-- Task directions --
Output, please, exactly those lines of the listing that come before the line with "box_seam = 0.4; // [0.2:0.1:0.8]", along with that line itself.

-- Given material --

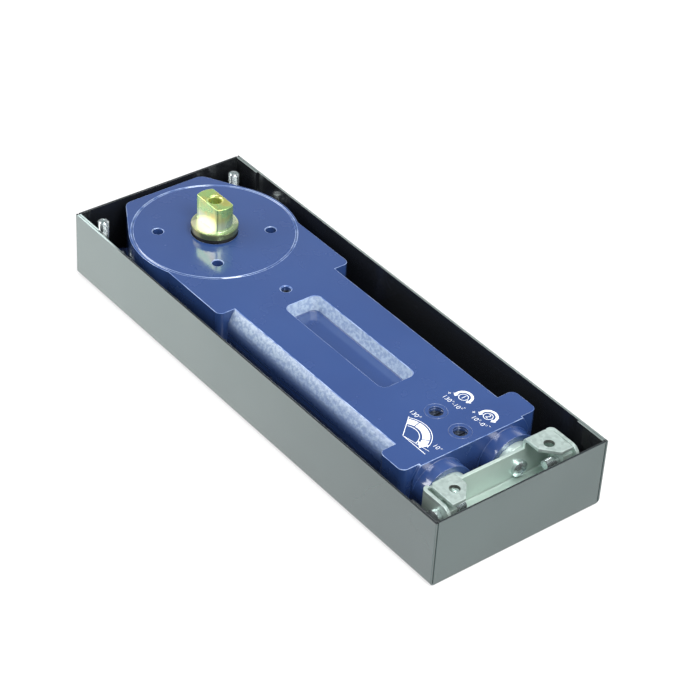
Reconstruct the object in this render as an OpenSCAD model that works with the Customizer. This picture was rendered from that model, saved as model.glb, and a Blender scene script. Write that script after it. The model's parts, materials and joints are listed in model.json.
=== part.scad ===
/* [Cement box] */
// Length of the cement box
box_l = 306; // [290:1:340]
// Width of the cement box
box_w = 108; // [104:1:130]
// Height of the cement box
box_h = 39; // [36:1:60]
// Thickness of the box's sheet steel
box_t = 1.2; // [0.8:0.1:2]
// Outer bend radius along the box's long bottom edges
box_bend_r = 2.4; // [2:0.1:4]
// Length of the tabs that fold in from the end walls
box_tab_l = 20; // [12:1:30]
// Width of the seam between an end wall and a long wall
box_seam = 0.4; // [0.2:0.1:0.8]

/* [Casting] */
// Height of the casting's underside above the base
casting_z0 = 4; // [3:0.5:5]
// Height of the casting's top face above the base
casting_z1 = 38; // [37:0.5:39]
// Radius of the casting's round head
head_r = 46; // [45.5:0.5:48]
// Distance from the spindle's axis to the flat end of the head
head_end = 48.5; // [48:0.5:51]
// Half the spacing of the head's two corners
head_corner_y = 21.5; // [18:0.5:24]
// Radius of the head's two corners
head_corner_r = 6; // [4:0.5:8]
// Half width of the shoulder behind the head
shoulder_y = 42.3; // [41:0.1:44]
// Distance from the spindle's axis to the end of the shoulder
shoulder_l = 64; // [60:1:70]
// Half width of the top plate over the cylinders
waist_y = 32.3; // [30:0.1:35]
// How far the rough flanks beside that plate slope down from its edge
flank_drop = 8; // [6:0.5:10]
// How far the foot of those flanks stands back from the sides of the cylinders
flank_back = 0.4; // [0.2:0.1:1]
// How far the top plate stands back from the front of the cylinder bosses
plate_back = 7.5; // [5:0.5:11]
// Half width across the front ears
ear_y = 42.6; // [40:0.1:44]
// Length of the front ears along the unit
ear_l = 18; // [12:0.5:18]
// How far the front ears stand back from the front of the plate
ear_back = 1.5; // [1:0.5:4]
// Corner radius of the shoulder and the ears
corner_r = 3.5; // [2:0.5:5]
// Height of the foot lugs above the casting's underside
lug_h = 10; // [8:0.5:12]
// Distance from the spindle's axis to the start of the pocket
pocket_x = 77; // [75:0.5:80]
// Distance from the sweep valve back to the end of the pocket
pocket_back = 28.5; // [26:0.5:50]
// Width of the pocket in the top face
pocket_w = 21.6; // [16:0.2:22]
// Depth of the pocket
pocket_d = 8; // [3:0.5:8.5]
// Corner radius of the pocket
pocket_r = 4; // [2:0.5:6]
// Width that the pocket loses on each side down to its floor
pocket_draft = 2; // [1:0.25:3]

/* [Cylinders] */
// Half the spacing of the two cylinders
cyl_y = 21; // [20.5:0.25:22]
// Height of the cylinders' axes above the base
cyl_z = 20; // [19.5:0.25:20.5]
// Radius of the cylinder bores
cyl_r = 12.5; // [12:0.1:12.6]
// Wall around the cylinder bores
cyl_wall = 3.5; // [3:0.25:3.5]
// Length of the cylinder plugs
plug_l = 20.5; // [18:0.5:24]

/* [Head cover] */
// Radius of the round bearing cover
cover_r = 44.2; // [43.8:0.1:44.4]
// Thickness of the bearing cover
cover_h = 9; // [8:0.5:9]
// Radius of the oil chamber below the cover
chamber_r = 42; // [41.5:0.25:42.5]
// Thickness of the casting's floor below the chamber
floor_h = 7; // [6.5:0.25:7.5]
// Radius of the ring of spanner holes in the cover
spanner_ring_r = 30.3; // [26:0.1:34]
// Radius of each spanner hole
spanner_hole_r = 2.9; // [2:0.1:4.5]
// Depth of the spanner holes
spanner_hole_d = 5; // [2:0.5:6]
// Angle of the first spanner hole from the long axis
spanner_angle = 58; // [0:1:90]
// Width of the chamfers around the cover
cover_chamfer = 0.6; // [0.3:0.1:1]

/* [Spindle] */
// Distance from the end of the box to the spindle's axis
spindle_back = 53; // [52:0.5:56]
// Height of the spindle's top above the base
spindle_z1 = 58; // [54:1:66]
// Radius of the drive end before its flats are cut
drive_r = 10.7; // [10:0.1:12]
// Width across the drive flats
drive_w = 10.6; // [9:0.1:14]
// Height of the collar's underside above the casting's top face
collar_up = 1.7; // [1.4:0.1:4]
// Height of the collar below the drive end
collar_h = 4; // [2:0.1:5]
// Radius of the collar
collar_r = 12.85; // [12.5:0.05:13]
// Radius of the neck inside the wiper seal
neck_r = 10; // [9.5:0.1:10.5]
// Radius of the upper journal
upper_journal_r = 11; // [10.8:0.1:11.2]
// Radius of the lower journal
lower_journal_r = 7.5; // [7:0.1:7.8]
// Radius of the tapped hole in the spindle's top
top_hole_r = 3.4; // [2:0.1:3.6]
// Width of the chamfer at the mouth of that hole
top_hole_chamfer = 1; // [0.4:0.1:1.4]
// Depth of the tapped hole in the spindle's top
top_hole_d = 12; // [6:0.5:14]

/* [Bearings and seals] */
// Outer radius of the upper bearing
upper_bearing_r = 17; // [16.6:0.1:18]
// Height of the upper bearing
upper_bearing_h = 6; // [5.5:0.1:6]
// Radius of the bearing's balls
ball_r = 1.6; // [1.2:0.1:1.7]
// Number of balls in the upper bearing
ball_count = 16; // [10:1:22]
// Outer radius of the lower bearing
lower_bearing_r = 11; // [10.6:0.1:12]
// Radius of the lower bearing's needles
needle_r = 1; // [0.8:0.1:1.2]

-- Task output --
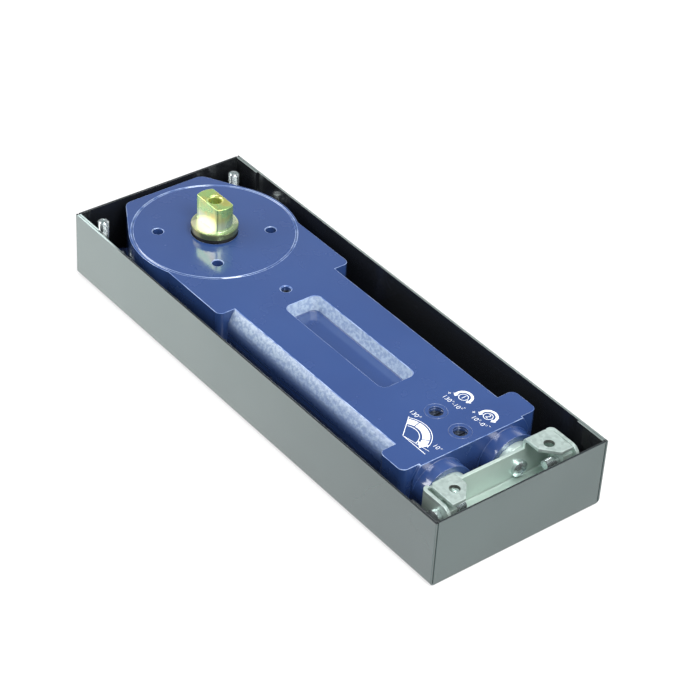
Reconstruct the object in this render as an OpenSCAD model that works with the Customizer. This picture was rendered from that model, saved as model.glb, and a Blender scene script. Write that script after it. The model's parts, materials and joints are listed in model.json.
=== part.scad ===
/* [Cement box] */
// Length of the cement box
box_l = 306; // [290:1:340]
// Width of the cement box
box_w = 108; // [104:1:130]
// Height of the cement box
box_h = 39; // [36:1:60]
// Thickness of the box's sheet steel
box_t = 1.2; // [0.8:0.1:2]
// Outer bend radius along the box's long bottom edges
box_bend_r = 2.4; // [2:0.1:4]
// Length of the tabs that fold in from the end walls
box_tab_l = 20; // [12:1:30]
// Width of the seam between an end wall and a long wall
box_seam = 0.4; // [0.2:0.1:0.8]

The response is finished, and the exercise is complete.